Efalizumab (Raptiva™) is no longer available. It was withdrawn from the market in 2009. This information page is of historical interest only.
Efalizumab belongs to the class of biological response modifiers called T-cell blockers. It is an effective treatment in patients with moderate to severe plaque psoriasis.
How does it work?
Efalizumab is a genetically modified form of mouse protein that is directed at blocking T cell activation and proliferation by binding to CD11a receptors on T cells. This stops the T cells from releasing cytokines, which are the primary cause of the inflammation, redness, itching and flaky skin patches characteristic of psoriasis.
How is it given?
Initial trials of efalizumab involved intravenous (IV) administration of the drug. However, a subcutaneous (SC) formulation has been developed and is currently being used. Once weekly dosing for a 12-week period improves psoriasis to some degree in about 50% of patients.
Improvements in psoriasis made after 12 weeks of treatment can be maintained with further weekly doses or every-other week dosing.

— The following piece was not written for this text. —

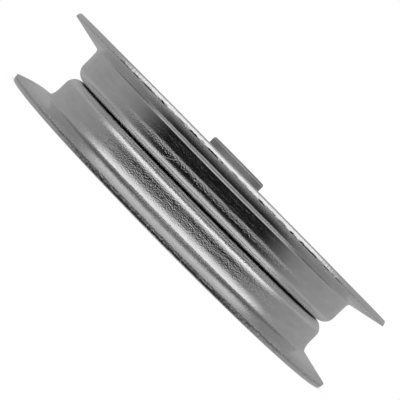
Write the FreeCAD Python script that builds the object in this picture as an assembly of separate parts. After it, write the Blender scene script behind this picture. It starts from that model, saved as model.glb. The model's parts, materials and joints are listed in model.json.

Efalizumab appears to be well tolerated. The most frequently reported side effects included headache, nausea, chills, pain, fever and non-specific infection such as the common cold. These occurred most often after the first injection and became less with subsequent doses.
Risks of treatment
Efalizumab is an immune supressing agent and so increases susceptibility to infections.
WARNING: 9 April 2009. Genetech decided to voluntarily withdraw efalizumab (Raptiva) from the US market due to a potentially increased risk of progressive multifocal leukoencephalopathy (PML).
19 February 2009. The US Food and Drug Administration (FDA) Center for Drug Evaluation and Research has issued a Public Health Advisory Updated Safety Information about Raptiva (efalizumamb) because of four reports of patients taking this drug that developed the rare life-threatening brain infection, Progressive Multifocal Leukoencephalopathy (PML) and other infections.